## WORK INSTRUCTIONS
Show every line of the records below that contains the word "from".

## DATASET RECORDS

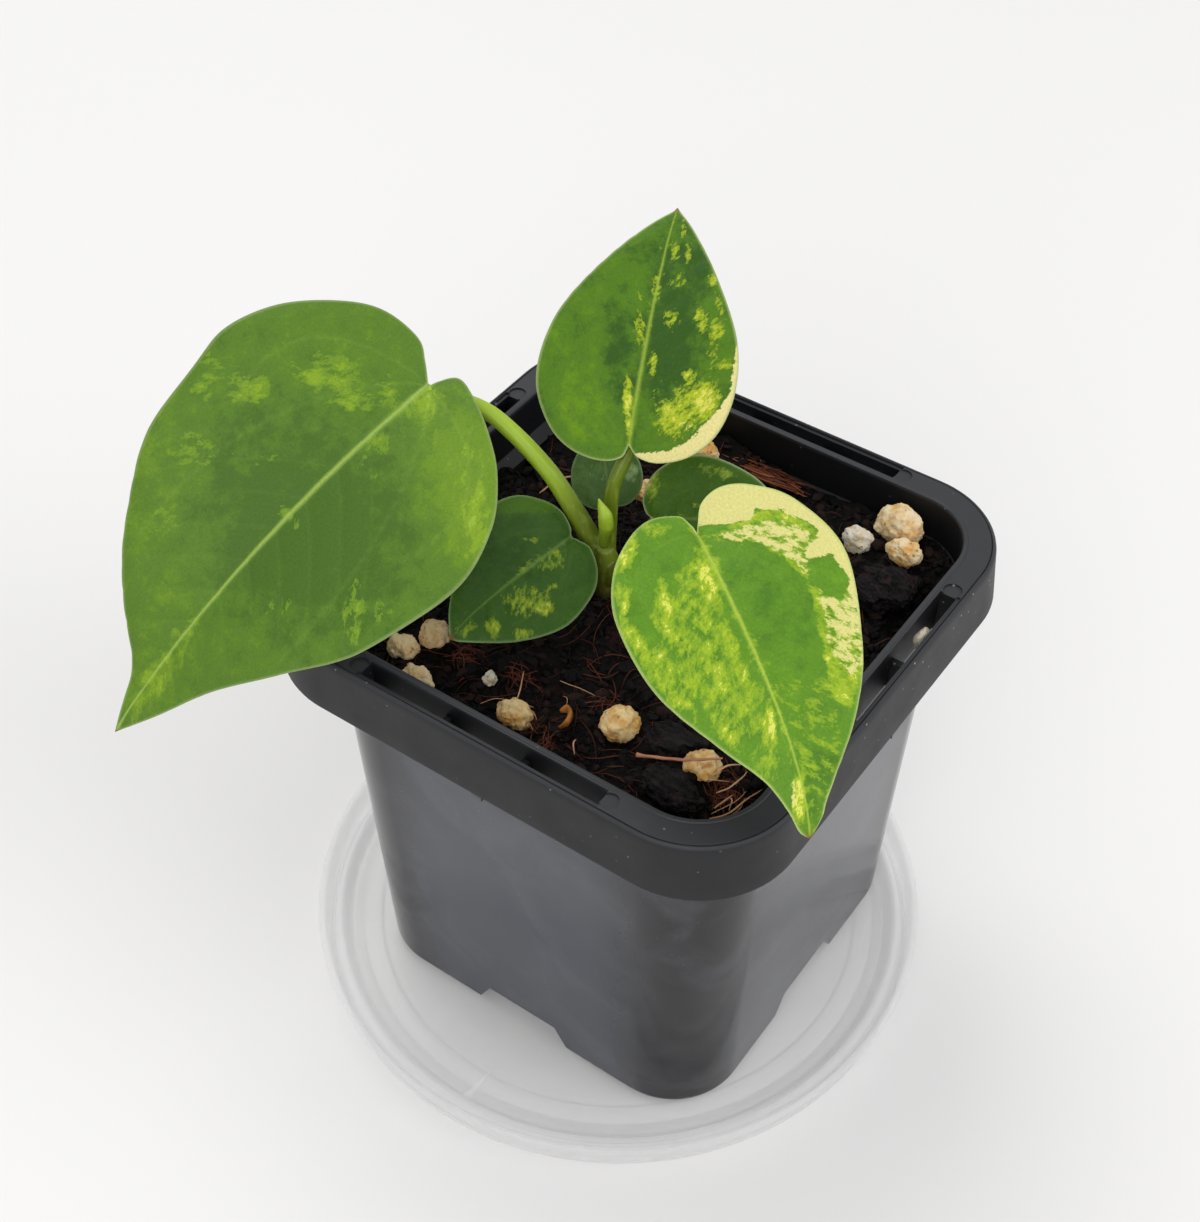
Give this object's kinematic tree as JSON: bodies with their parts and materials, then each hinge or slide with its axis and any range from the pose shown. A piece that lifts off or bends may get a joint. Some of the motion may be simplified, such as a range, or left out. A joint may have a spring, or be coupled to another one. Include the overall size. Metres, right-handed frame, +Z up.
{
  "type": "potted anthurium forgetii hybrid",
  "caption": "Young variegated anthurium with velvety heart-shaped leaves in a square nursery pot with a slotted rim, on a round translucent saucer.",
  "frame": {"origin": "on the table under the middle of the pot, in the plane of the saucer's underside", "axes": "+Z up; the pot's sides are parallel to X and Y; the picture's front left side of the pot faces -Y and its right side faces +X"},
  "size_m": [0.1055, 0.1034, 0.1141],
  "materials": {
    "saucer_plastic": "thin translucent moulded plastic",
    "pot_plastic": "satin black injection moulded plastic",
    "growing_mix": "moist dark bark and fibre",
    "pumice": "rough porous stone",
    "bark": "charred looking bark",
    "coir": "dry brown fibre",
    "twig": "dry twig",
    "leaf_green": "velvety leaf with a satin sheen",
    "leaf_half_marbled": "velvety leaf, marbled yellow on one half",
    "leaf_marbled": "velvety leaf, marbled cream and yellow",
    "leaf_dark": "dark velvety leaf",
    "leaf_grey_green": "greyish velvety leaf",
    "stalk": "fresh smooth stalk",
    "bud": "fresh young leaf"
  },
  "bodies": {
    "root": {"saucer": "saucer_plastic", "pot": "pot_plastic", "growing_mix": "growing_mix", "pumice_grain_1": "pumice", "pumice_grain_2": "pumice", "pumice_grain_3": "pumice", "pumice_grain_4": "pumice", "pumice_grain_5": "pumice", "pumice_grain_6": "pumice", "pumice_grain_7": "pumice", "pumice_grain_8": "pumice", "pumice_grain_9": "pumice", "pumice_grain_10": "pumice", "pumice_grain_11": "pumice", "pumice_grain_12": "pumice", "slot_grain": "pumice", "bark_chunk_1": "bark", "bark_chunk_2": "bark", "bark_chunk_3": "bark", "coir_tuft": "coir", "twig": "twig", "leaf_large": "leaf_green", "leaf_upright": "leaf_half_marbled", "leaf_marbled": "leaf_marbled", "leaf_low": "leaf_dark", "leaf_back": "leaf_dark", "leaf_tiny": "leaf_grey_green", "stem_and_stalks": "stalk", "bud": "bud"}
  },
  "joints": []
}
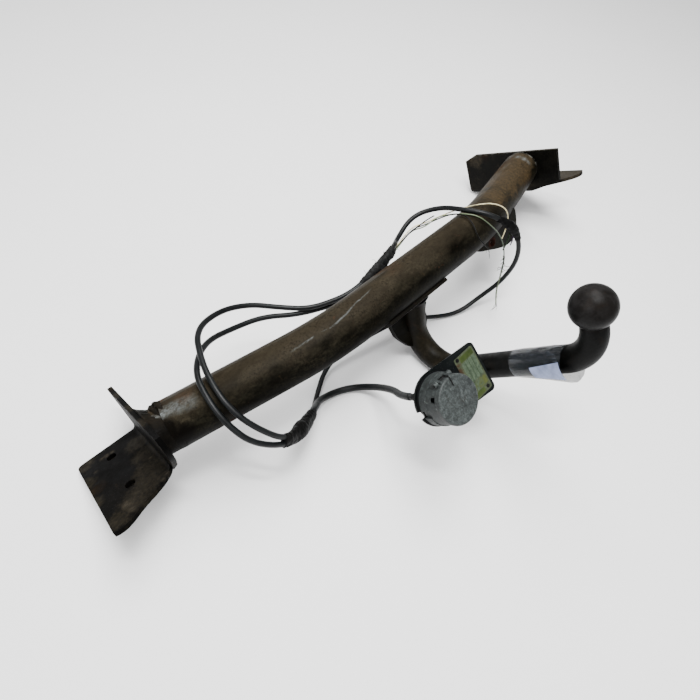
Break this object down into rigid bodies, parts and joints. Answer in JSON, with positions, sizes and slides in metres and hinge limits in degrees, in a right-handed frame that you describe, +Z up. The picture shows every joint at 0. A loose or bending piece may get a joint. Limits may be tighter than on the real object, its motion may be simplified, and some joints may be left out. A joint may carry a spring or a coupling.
{
  "type": "towbar",
  "caption": "Towbar: bent round crossbeam with folded side brackets, swan neck with coupling ball, lidded trailer socket and looped cable.",
  "frame": {"origin": "on the floor under the middle of the part's box, cable left out", "axes": "+Y along the crossbeam from the left to the right bracket, +X towards the coupling ball, +Z up, in the pose in which the part rests on the floor"},
  "size_m": [0.4306, 0.972, 0.305],
  "materials": {
    "beam_paint": "worn semi-gloss paint with rust",
    "bracket_paint": "worn paint with rust at the cut edges",
    "weld": "rough",
    "forging": "greasy, worn",
    "casting": "dull, mottled",
    "plate_metal": "printed, aged",
    "rivet": "satin",
    "rubber": "matte",
    "insert_plastic": "matte",
    "contact_brass": "satin",
    "screw_steel": "satin",
    "pin_steel": "satin",
    "cable_sheath": "semi-gloss",
    "tape_black": "wrinkled",
    "tape_grey": "frayed",
    "wire_black": "matte",
    "wire_green_white": "matte",
    "wire_yellow": "matte",
    "clear_film": "clear, creased",
    "label_paper": "matte"
  },
  "bodies": {
    "towbar": {"cable_gland": "rubber", "contact_insert": "insert_plastic", "contact_pins": "contact_brass", "crossbeam_tube": "beam_paint", "film_wrap": "clear_film", "front_tape_wrap": "tape_black", "left_end_weld": "weld", "left_side_bracket": "bracket_paint", "lid_hinge_pin": "pin_steel", "lid_spring": "pin_steel", "main_cable": "cable_sheath", "neck_gussets": "bracket_paint", "neck_weld": "weld", "paper_label": "label_paper", "rating_plate": "plate_metal", "rating_plate_rivets": "rivet", "rear_boot": "rubber", "rear_collar": "insert_plastic", "rear_tape_wrap": "tape_grey", "right_end_weld": "weld", "right_side_bracket": "bracket_paint", "saddle_plate": "beam_paint", "socket_arm": "bracket_paint", "socket_gasket": "rubber", "socket_housing": "casting", "socket_mounting_plate": "bracket_paint", "socket_nuts": "screw_steel", "socket_screws": "screw_steel", "swan_neck": "forging", "under_beam_lug": "bracket_paint", "wire_black": "wire_black", "wire_green_white": "wire_green_white", "wire_stub": "wire_black", "wire_yellow": "wire_yellow"},
    "lid": {"socket_lid": "casting", "lid_seal": "rubber"}
  },
  "joints": [
    {"name": "lid_hinge", "type": "hinge", "parent": "towbar", "child": "lid", "pos_m": [0.0987, -0.127, 0.18193], "axis": [0, -1, 0], "range_deg": [0, 105], "stiffness_Nm_per_rad": 0.02, "springref_deg": -34.38, "deforming": ["lid_spring"]}
  ]
}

## EXPECTED OUTPUT
Give this object's kinematic tree as JSON: bodies with their parts and materials, then each hinge or slide with its axis and any range from the pose shown. A piece that lifts off or bends may get a joint. Some of the motion may be simplified, such as a range, or left out. A joint may have a spring, or be coupled to another one. Include the overall size. Metres, right-handed frame, +Z up.
  "frame": {"origin": "on the floor under the middle of the part's box, cable left out", "axes": "+Y along the crossbeam from the left to the right bracket, +X towards the coupling ball, +Z up, in the pose in which the part rests on the floor"},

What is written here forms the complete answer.